Tuesday, August 7, 2012

Radiohead

When I remember my Dad, and I often do, my primary image is Dad and radios. He had a large, tan-colored radio that, on clear summer nights, picked up frequencies from all over the world. He would sit out on the porch at the beach, twiddling the dials, hunched over the amazing electronic device with his smoldering cigarette and cold beer. For hours on end, he would listen intently as voices of every language would travel across oceans and mountains to reach him…Russia. Germany. Japan. Italy. As far as I know, Dad never studied a foreign language in his life, so I can only imagine what this cascade of alien verbiage meant to him—but it clearly meant something, because he kept listening. Long into the night, Tom focused on the exotic and beautiful tones of strange speakers talking of unknown people and things. 

1936, New York City. 


It is evening in an apartment near Gramercy Park. Little Tommy is home, ready for dinner. He has tales to tell of his day at Epiphany School. But no one is there to listen. The Cunningham apartment is dark, except for the kitchen light. Veenie, the housekeeper, is fixing dinner for a solitary small boy. His parents are out on the town, as usual. Tommy eats his spaghetti and meatballs. He retreats to his room as Veenie does the dishes. On his desk is a large brown radio. He fiddles with the dials and listens. Big band music. News.  A vital, exciting world. A world where Tommy can sit, in silence, and let life wash over him.
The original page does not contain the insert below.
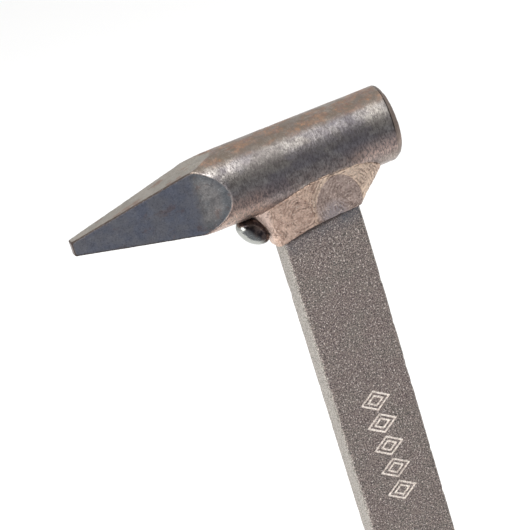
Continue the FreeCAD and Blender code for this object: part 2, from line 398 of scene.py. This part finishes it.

Another radio memory. Tom always owned an array of police radios and scanners, though he was never a member of the force. At night, he would sit at his desk and listen as rapid-fire codes and static filled the air. One week when he was away on business, I sneaked into his office and found a glossary of police numbers and their meanings. Friday night, I sauntered into the room and casually commented, “10-30? Guess that’s a robbery in progress, huh?” His cold response: “No, you’re wrong. Why did you think that?” Mortified, I mumbled that I’d studied his crib sheet. “Well, that explains it. That list is years old. The codes aren’t accurate anymore.” I remember fleeing the room, red faced and in tears, vowing never to try with Tom Cunningham again.

Dad will be gone 19 years next Spring. The tan radio is also history, in some landfill somewhere. Ditto the big black police scanner with its flashing lights and incomprehensible vocabulary. 


But every time I listen to the radio, I remember him. The little boy in the lonely kitchen. The lonely adult in his office.  I can’t remember much that he ever said to me, which makes my heart ache sometimes. But, more often, my heart aches for Tommy, every Tommy, sitting on the sidelines of life. Listening, silently, to disembodied voices in the night. Wondering if they will ever, ever connect.